Sprint Nextel (S) might have found a solution to its problems, and it doesn't even involve the telecom company spending billions of dollars on a deal.
Multiple reports Thursday said the company is in talks to sell most or all of itself to Softbank of Japan, which is making a giant push into the U.S. if so. Shares of Sprint have been languishing under $6 since October 2008, but they were doing their best to get through that mark. In premarket trading, the stock was up 18.9% to $5.99, though once the regular session opened the gain fell back to 13.7%, putting Sprint at $5.72.
Meanwhile, CNBC was reporting that for good measure Softbank was angling to involve broadband network owner Clearwire (CLWR), a company where Sprint owns a large stake, in its dealings as well. Shares of Clearwire were jumping 26% to $1.64.
The Sprint-Softbank reports, appearing in The Wall Street Journal, The New York Times and Bloomberg, come just days after a new set of rumors emerged about Sprint's future that started when Deutsche Telekom reached an agreement to combine its T-Mobile unit with prepaid cell carrier MetroPCS (PCS).
Sprint has long been viewed as a staggered rival to Verizon (VZ) and AT&T (T) -- staggered being relative, since Sprint has sales that will probably exceed $35 billion this year -- in the U.S. wireless market, where it holds the No. 3 position. The company, and its network, hasn't been the same since its more than $30 billion acquisition of Nextel in the mid-2000s. With a Softbank deal, it would be able to offload those worries about keeping up with the latest networks onto a foreign owner.

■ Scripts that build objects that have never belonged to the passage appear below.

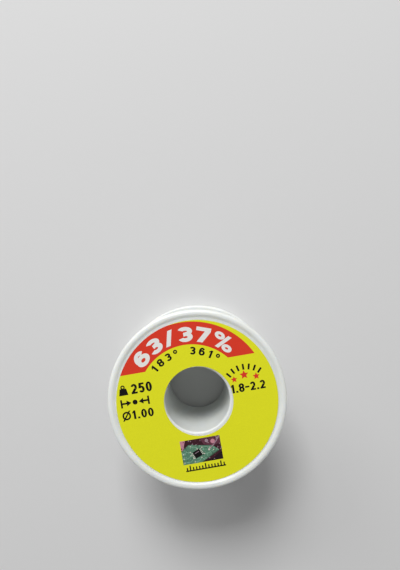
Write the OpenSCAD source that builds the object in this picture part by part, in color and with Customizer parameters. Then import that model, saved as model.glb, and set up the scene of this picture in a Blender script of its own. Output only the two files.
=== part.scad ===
// Solder wire spool: two moulded halves snapped together inside the barrel, a paper ring label
// on the front flange, and one length of solder wire wound between the flanges.
// The spool's axis is Z. It lies on the rear flange's rim at z = 0 and its front faces up.

/* [Spool] */
// Diameter of both flanges
flange_d = 58; // [52:0.5:70]
// Width over both rims
spool_w = 37; // [32:0.5:50]
// Diameter of the bore through the barrel
bore_d = 21; // [16:0.1:24]
// Wall of the barrel
barrel_wall = 2.4; // [2.2:0.1:3.5]

/* [Flanges] */
// Thickness of a flange at its edge
flange_t = 3; // [2.6:0.1:4]
// How much thicker a flange is at the barrel
web_draft = 0.35; // [0.05:0.05:0.8]
// Depth of the front recess, which holds the label
front_recess_depth = 0.5; // [0.4:0.05:1]
// Depth of the rear recess, which holds the folded ends of the wire
rear_recess_depth = 1.3; // [1.3:0.05:1.8]
// Width of the raised rim at its crest
rim_w = 1.5; // [1.3:0.05:2]
// Slope of the rim's inner flank, from the web
flank_angle = 30; // [25:1:32]
// Rounding of the rim's outer edge
rim_round = 0.9; // [0.3:0.05:0.9]
// Rounding from the rim's crest to its flank
crest_round = 0.8; // [0.2:0.05:0.8]
// Fillet from the web to the rim's flank
flank_fillet = 0.4; // [0.1:0.05:0.4]
// Rounding of the edge that faces the wire
edge_round = 0.6; // [0.2:0.05:0.8]
// Fillet where the web meets the barrel
root_fillet = 1.5; // [0.5:0.1:2]
// Rounding of the bore's mouth
mouth_round = 0.6; // [0.3:0.05:0.8]

/* [Barrel joint] */
// Length of the front half's spigot past the seam
spigot_len = 5; // [4:0.5:7]
// Wall of the spigot
spigot_wall = 1.15; // [0.9:0.05:1.3]
// Clearance between spigot and socket
joint_clearance = 0.05; // [0.02:0.01:0.1]
// Gap left at both seams
seam_gap = 0.1; // [0.05:0.05:0.3]
// Height of the snap bead round the spigot
snap_h = 0.2; // [0.1:0.05:0.3]
// Radius of the snap bead's section
snap_r = 0.6; // [0.4:0.05:0.8]
// Lead-in chamfer on the spigot's tip
lead_in = 0.4; // [0.2:0.05:0.6]

/* [Wire] */
// Diameter of the solder wire
wire_d = 1.0; // [0.8:0.1:1.2]
// Height of the flange's edge above the wound wire
winding_margin = 6.5; // [4:0.5:8]
// Gap between neighbouring turns of the top layer
turn_gap = 0.42; // [0.42:0.02:1]
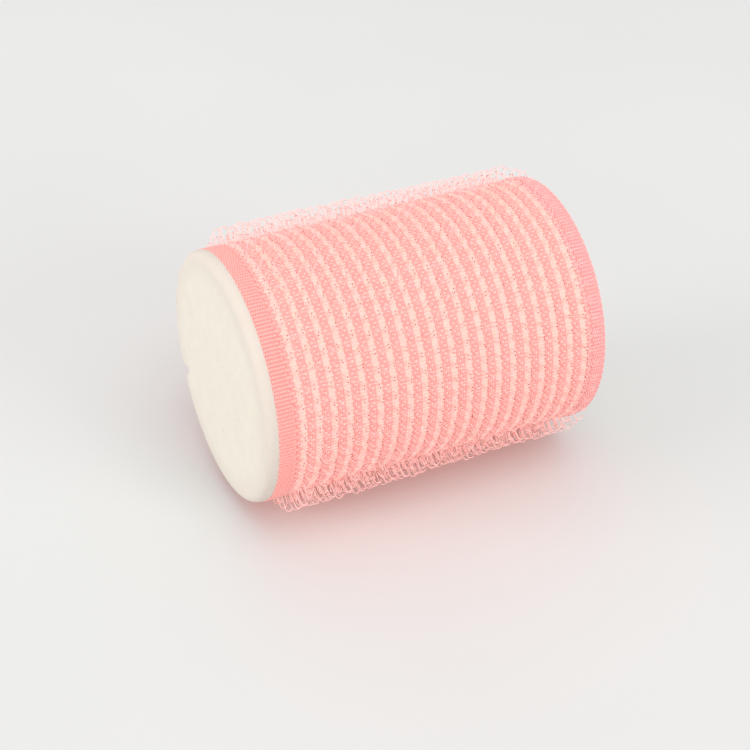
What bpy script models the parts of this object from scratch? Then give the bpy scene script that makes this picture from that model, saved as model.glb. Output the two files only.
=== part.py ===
"""Self-grip hair roller: a solid foam core in a sleeve of woven nylon hook tape.

Metres, +Z up. The roller lies on its side with its axis along X. The origin is under the
middle of the roller, on the surface that its hooks stand on.

The tape is woven round the roller: its warp yarns run round the core in dense bands, its weft
yarns run along the core and are all that crosses the open gaps between the bands, and rows of
hooked monofilament stand over the gaps. The tape's two cut ends meet in one welded seam.
"""

import math

import bmesh
import bpy

MM = 0.001

# The woven sleeve, from its left edge (-X) to its right edge
SLEEVE_RADIUS = 22.0 * MM
TAPE_THICKNESS = 0.55 * MM
BAND_COUNT = 19
BAND_WIDTH = 1.52 * MM
GAP_WIDTH = 1.22 * MM
LEFT_SELVEDGE_WIDTH = 3.8 * MM
RIGHT_SELVEDGE_WIDTH = 3.4 * MM

# The hooks, as the ring that each row fills
HOOK_HEIGHT = 2.55 * MM
HOOK_ROW_OVERLAP = 0.35 * MM

# The foam core
FOAM_PROUD = 2.0 * MM
FOAM_HEAD_RADIUS = 21.6 * MM
FOAM_RIM_ROUNDING = 1.1 * MM

# The weft layer and the welded seam
WEB_THICKNESS = 0.3 * MM
SEAM_WIDTH = 1.6 * MM
SEAM_ANGLE = math.radians(-60)

CLEARANCE = 0.3 * MM
SMOOTH_SIDES = 48
BAND_SIDES = 36
HOOK_SIDES = 24
ROUNDING_STEPS = 3

PITCH = BAND_WIDTH + GAP_WIDTH
GAP_COUNT = BAND_COUNT + 1
SLEEVE_LENGTH = LEFT_SELVEDGE_WIDTH + RIGHT_SELVEDGE_WIDTH + BAND_COUNT * BAND_WIDTH + GAP_COUNT * GAP_WIDTH
# The foam stands out at the left end only, so the sleeve lies a little to the right of the origin
SLEEVE_MIDDLE = FOAM_PROUD / 2
SLEEVE_LEFT = SLEEVE_MIDDLE - SLEEVE_LENGTH / 2
SLEEVE_RIGHT = SLEEVE_MIDDLE + SLEEVE_LENGTH / 2
FIRST_GAP = SLEEVE_LEFT + LEFT_SELVEDGE_WIDTH
TAPE_INNER_RADIUS = SLEEVE_RADIUS - TAPE_THICKNESS
WEB_OUTER_RADIUS = TAPE_INNER_RADIUS - CLEARANCE
WEB_INNER_RADIUS = WEB_OUTER_RADIUS - WEB_THICKNESS
FOAM_RADIUS = WEB_INNER_RADIUS - CLEARANCE
FOAM_LEFT = SLEEVE_LEFT - FOAM_PROUD
# Each hook row is a prism of flat facets, and it rests on one: this is the axis's height over it
AXIS_HEIGHT = SLEEVE_RADIUS + HOOK_HEIGHT

FOAM_COLOUR = (0.93, 0.87, 0.75)
TAPE_COLOUR = (1.0, 0.42, 0.38)
WEB_COLOUR = (1.0, 0.55, 0.50)
HOOK_COLOUR = (1.0, 0.66, 0.63)
SEAM_COLOUR = (0.95, 0.36, 0.33)


def clear_scene():
    for obj in list(bpy.data.objects):
        bpy.data.objects.remove(obj, do_unlink=True)


def new_collection(name):
    collection = bpy.data.collections.new(name)
    bpy.context.scene.collection.children.link(collection)
    return collection


def new_axis(collection):
    """The empty that lays every turned piece down: its own Z runs along the row's X."""
    axis = bpy.data.objects.new("roller_axis", None)
    axis.location = (0, 0, AXIS_HEIGHT)
    axis.rotation_euler = (0, math.radians(90), 0)
    collection.objects.link(axis)
    return axis


def plain_material(name, colour, roughness):
    material = bpy.data.materials.new(name)
    material.use_nodes = True
    shader = material.node_tree.nodes["Principled BSDF"]
    shader.inputs["Base Color"].default_value = (*colour, 1)
    shader.inputs["Roughness"].default_value = roughness
    shader.inputs["Metallic"].default_value = 0
    return material


def turned(name, profile, closed, sides, collection, axis, material, phase=0):
    """A profile of (radius, height) points, turned about the axis by a Screw modifier."""
    count = len(profile)
    edges = [(i, i + 1) for i in range(count - 1)]
    if closed:
        edges.append((count - 1, 0))
    mesh = bpy.data.meshes.new(name)
    mesh.from_pydata([(radius, 0, height) for radius, height in profile], edges, [])
    obj = bpy.data.objects.new(name, mesh)
    collection.objects.link(obj)
    obj.parent = axis
    obj.rotation_euler = (0, 0, phase)
    screw = obj.modifiers.new("turn", "SCREW")
    screw.axis = "Z"
    screw.angle = math.tau
    screw.steps = sides
    screw.render_steps = sides
    screw.use_merge_vertices = True
    screw.merge_threshold = 0.00001
    screw.use_smooth_shade = True
    obj.data.materials.append(material)
    return obj


def ring(name, start, end, inner, outer, sides, collection, axis, material, phase=0):
    """A plain ring between two heights, drawn down its outer side and back up its inner side."""
    profile = [(outer, end), (outer, start), (inner, start), (inner, end)]
    return turned(name, profile, True, sides, collection, axis, material, phase)


def cut(obj, cutter):
    boolean = obj.modifiers.new("seam", "BOOLEAN")
    boolean.operation = "DIFFERENCE"
    boolean.solver = "EXACT"
    boolean.object = cutter


def seam_block(name, width, inner, outer, length, collection):
    """A box along the sleeve at the seam's place, from one radius to the other."""
    mesh = bpy.data.meshes.new(name)
    box = bmesh.new()
    bmesh.ops.create_cube(box, size=1)
    bmesh.ops.scale(box, vec=(length, width, outer - inner), verts=box.verts)
    bmesh.ops.translate(box, vec=(0, 0, (inner + outer) / 2), verts=box.verts)
    box.to_mesh(mesh)
    box.free()
    block = bpy.data.objects.new(name, mesh)
    block.location = (SLEEVE_MIDDLE, 0, AXIS_HEIGHT)
    # Its own Z points out of the sleeve at the seam's angle, which is counted from +Y towards +Z
    block.rotation_euler = (SEAM_ANGLE - math.radians(90), 0, 0)
    collection.objects.link(block)
    return block


def seam_cutter(collection):
    """The slot between the tape's two ends: the weld and its clearance on both sides."""
    reach = 2 * MM
    cutter = seam_block(
        "seam_slot_cutter",
        SEAM_WIDTH + 2 * CLEARANCE,
        FOAM_RADIUS + CLEARANCE / 2,
        SLEEVE_RADIUS + reach,
        SLEEVE_LENGTH + 2 * reach,
        collection,
    )
    cutter.hide_render = True
    cutter.display_type = "WIRE"
    return cutter


def foam_profile():
    """The core's outline from the middle of its right face to the middle of its left one."""
    flat_radius = FOAM_HEAD_RADIUS - FOAM_RIM_ROUNDING
    shoulder = FOAM_LEFT + FOAM_RIM_ROUNDING
    points = [
        (0, SLEEVE_RIGHT),
        (FOAM_RADIUS, SLEEVE_RIGHT),
        (FOAM_RADIUS, SLEEVE_LEFT),
        (FOAM_HEAD_RADIUS, SLEEVE_LEFT - CLEARANCE),
    ]
    for step in range(ROUNDING_STEPS + 1):
        turn = math.radians(90) * step / ROUNDING_STEPS
        radius = flat_radius + FOAM_RIM_ROUNDING * math.cos(turn)
        points.append((radius, shoulder - FOAM_RIM_ROUNDING * math.sin(turn)))
    points.append((0, FOAM_LEFT))
    return points


def foam_core(collection, axis):
    """Solid sponge cylinder: flush with the sleeve at the right, and bulging over its left edge."""
    material = plain_material("foam", FOAM_COLOUR, 0.95)
    return turned("foam_core", foam_profile(), False, SMOOTH_SIDES, collection, axis, material)


def weft_web(collection, axis, cutter):
    """The ground layer of weft yarns, which runs under every band and shows in the gaps."""
    material = plain_material("weft", WEB_COLOUR, 0.6)
    web = ring(
        "weft_web", SLEEVE_LEFT, SLEEVE_RIGHT, WEB_INNER_RADIUS, WEB_OUTER_RADIUS,
        SMOOTH_SIDES, collection, axis, material,
    )
    cut(web, cutter)


def tape_ring(name, start, width, collection, axis, material, cutter):
    piece = ring(
        name, start, start + width, TAPE_INNER_RADIUS, SLEEVE_RADIUS,
        BAND_SIDES, collection, axis, material,
    )
    cut(piece, cutter)


def warp_bands(collection, axis, cutter):
    """The two plain woven selvedges and the bands of warp yarn between them."""
    selvedge = plain_material("selvedge", TAPE_COLOUR, 0.55)
    band = plain_material("warp_band", TAPE_COLOUR, 0.55)
    tape_ring("selvedge_left", SLEEVE_LEFT, LEFT_SELVEDGE_WIDTH, collection, axis, selvedge, cutter)
    for number in range(1, BAND_COUNT + 1):
        start = FIRST_GAP + GAP_WIDTH + (number - 1) * PITCH
        tape_ring(f"warp_band_{number:02d}", start, BAND_WIDTH, collection, axis, band, cutter)
    right_start = SLEEVE_RIGHT - RIGHT_SELVEDGE_WIDTH
    tape_ring("selvedge_right", right_start, RIGHT_SELVEDGE_WIDTH, collection, axis, selvedge, cutter)


def hook_rows(collection, axis):
    """One row of hooks over each gap, as a faceted ring as high as the hooks.

    The rings have few sides, so that the roller rests on a facet and doesn't roll.
    """
    material = plain_material("hook_filament", HOOK_COLOUR, 0.35)
    half_facet = math.pi / HOOK_SIDES
    outer = AXIS_HEIGHT / math.cos(half_facet)
    inner = (SLEEVE_RADIUS + CLEARANCE) / math.cos(half_facet)
    for number in range(1, GAP_COUNT + 1):
        gap_start = FIRST_GAP + (number - 1) * PITCH
        ring(
            f"hook_row_{number:02d}", gap_start - HOOK_ROW_OVERLAP,
            gap_start + GAP_WIDTH + HOOK_ROW_OVERLAP, inner, outer,
            HOOK_SIDES, collection, axis, material, phase=half_facet,
        )


def weld_seam(collection):
    """The bar of melted yarn that joins the tape's two ends, from edge to edge."""
    seam = seam_block(
        "weld_seam", SEAM_WIDTH, WEB_INNER_RADIUS, SLEEVE_RADIUS, SLEEVE_LENGTH, collection
    )
    seam.data.materials.append(plain_material("weld", SEAM_COLOUR, 0.4))


def main():
    clear_scene()
    parts = new_collection("hair_roller")
    helpers = new_collection("cutters")
    axis = new_axis(parts)
    cutter = seam_cutter(helpers)
    foam_core(parts, axis)
    weft_web(parts, axis, cutter)
    warp_bands(parts, axis, cutter)
    hook_rows(parts, axis)
    weld_seam(parts)


main()
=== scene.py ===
import math

import bpy
import numpy as np
from mathutils import Matrix, Vector


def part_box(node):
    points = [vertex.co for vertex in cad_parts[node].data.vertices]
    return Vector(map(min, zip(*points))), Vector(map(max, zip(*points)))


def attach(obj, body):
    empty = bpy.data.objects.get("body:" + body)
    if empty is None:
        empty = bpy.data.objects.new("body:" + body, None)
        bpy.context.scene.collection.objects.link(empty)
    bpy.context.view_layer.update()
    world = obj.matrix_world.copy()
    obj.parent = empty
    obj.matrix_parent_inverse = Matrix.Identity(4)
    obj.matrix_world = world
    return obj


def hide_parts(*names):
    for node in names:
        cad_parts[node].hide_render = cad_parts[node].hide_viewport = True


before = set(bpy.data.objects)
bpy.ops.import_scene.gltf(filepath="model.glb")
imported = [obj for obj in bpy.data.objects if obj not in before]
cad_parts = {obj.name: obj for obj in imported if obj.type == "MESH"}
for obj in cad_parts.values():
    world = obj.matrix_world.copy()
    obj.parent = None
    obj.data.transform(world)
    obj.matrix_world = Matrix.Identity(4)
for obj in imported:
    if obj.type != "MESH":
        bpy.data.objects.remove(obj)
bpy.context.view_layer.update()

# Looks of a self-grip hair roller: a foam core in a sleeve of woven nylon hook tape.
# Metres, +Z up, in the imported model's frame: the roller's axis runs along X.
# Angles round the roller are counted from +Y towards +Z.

MM = 0.001

# ---------------------------------------------------------------- sizes from the frame

BAND_NAMES = sorted(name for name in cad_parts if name.startswith("warp_band_"))
HOOK_NAMES = sorted(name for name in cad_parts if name.startswith("hook_row_"))


def span(node):
    """A node's lowest and highest x."""
    low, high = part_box(node)
    return low.x, high.x


CORE_LOW, CORE_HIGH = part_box("foam_core")
TAPE_LOW, TAPE_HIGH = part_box("selvedge_left")
AXIS_HEIGHT = (CORE_LOW.z + CORE_HIGH.z) / 2
SLEEVE_RADIUS = (TAPE_HIGH.z - TAPE_LOW.z) / 2
SLEEVE_LEFT = TAPE_LOW.x
SLEEVE_RIGHT = span("selvedge_right")[1]
SLEEVE_MIDDLE = (SLEEVE_LEFT + SLEEVE_RIGHT) / 2
BANDS = [span(name) for name in BAND_NAMES]
LEFT_SELVEDGE = span("selvedge_left")
RIGHT_SELVEDGE = span("selvedge_right")
RISERS = [LEFT_SELVEDGE] + BANDS + [RIGHT_SELVEDGE]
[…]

Once the T-Mobile and MetroPCS deal was reached, speculation began immediately about what Sprint would do, including whether it would be an acquirer, perhaps of a company like Leap Wireless (LEAP). It had earlier this year wanted to take over MetroPCS, but the Sprint board wouldn't support the move.
A buy wouldn't be cheap for Softbank, though. The WSJ said the value of the agreement being discussed likely would be above $12.81 billion, while Bloomberg said Softbank might be planning to pay more than $19 billion for the stake. As noted in the reports, a possible agreement will involve only the majority of Sprint, rather than all of it.
Based on Wednesday's close and Sprint's other financials, a partial deal appears to be the direction Softbank is in fact heading, if the reported numbers are close. Sprint's market cap itself was $15.12 billion. The company also has cash and cash equivalents of $6.76 billion, according to FactSet, and debt of $21.26 billion. That gives Sprint an enterprise value of $29.62 billion (excluding cash).